Well, woo-hoo, that’s only what I’ve thought all along. All injury aside, it’s a considerable relief to feel correctly diagnosed!
The diagnostic process involved all kinds of bendy-twisty “tell me when it hurts” “OW!” tricks, as well as measurements of how much joint movement I have (not as much as I should in several places) and how much strength I have in my hand and fingers (ditto; the last two fingers of my left hand are pretty impressively useless).
She loved my ganglion cyst (it is a beaut) , and enjoyed telling me that I’m the first person she’s met in seventeen years of practice with substantially greater grip strength in the non-dominant injured hand. (Yeah. Go figure. I wasn’t expecting that either.)

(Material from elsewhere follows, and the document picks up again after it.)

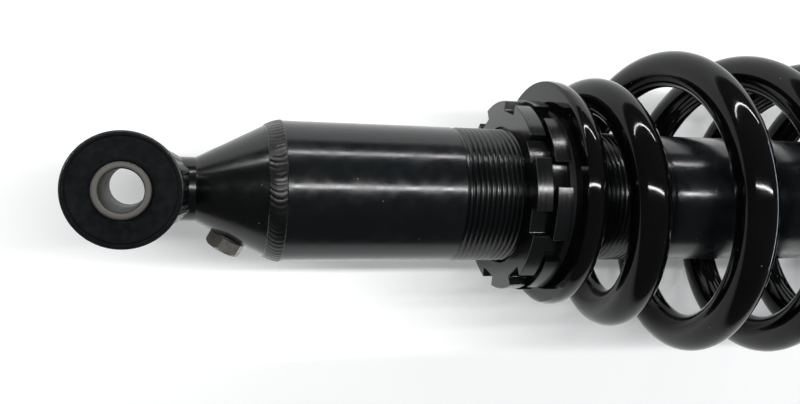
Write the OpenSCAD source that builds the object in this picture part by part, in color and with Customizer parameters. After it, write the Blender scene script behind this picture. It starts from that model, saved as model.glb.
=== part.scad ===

What it works out to is that the anatomy of my arm around the ulnar nerve is a hellacious mess in several places. (Forget double-crush. We’re talking quadruple or worse.) The radial and median nerves, while not super-hurt the way the ulnar nerve is, aren’t entirely happy either. Moreover, I’ve got some over-tight musculature in the neck and shoulders that isn’t helping.
So she did some more bendy-twisty things to my neck, and some pokey-proddy-rubby things to my arm that hurt like dammit; I found myself involuntarily protesting what she did to the outer edge of my forearm beneath the elbow. She did, however, restore some range-of-motion and reduce some tenderness—I stretched my left arm straight without elbow pain for the first time in months.
She seemed a little disappointed at not getting better results. Me, I’m absolutely ecstatic at any results at all. Right now I’m rather sore (though I have to actually do bendy-twisty things to feel sore; at rest, my arm feels fine), but happier than I’ve been since I started this quest in April. For the first time, I feel like something can be done to fix what I’ve done to myself.
Back in this Friday, then again two Mondays after that. Life is good.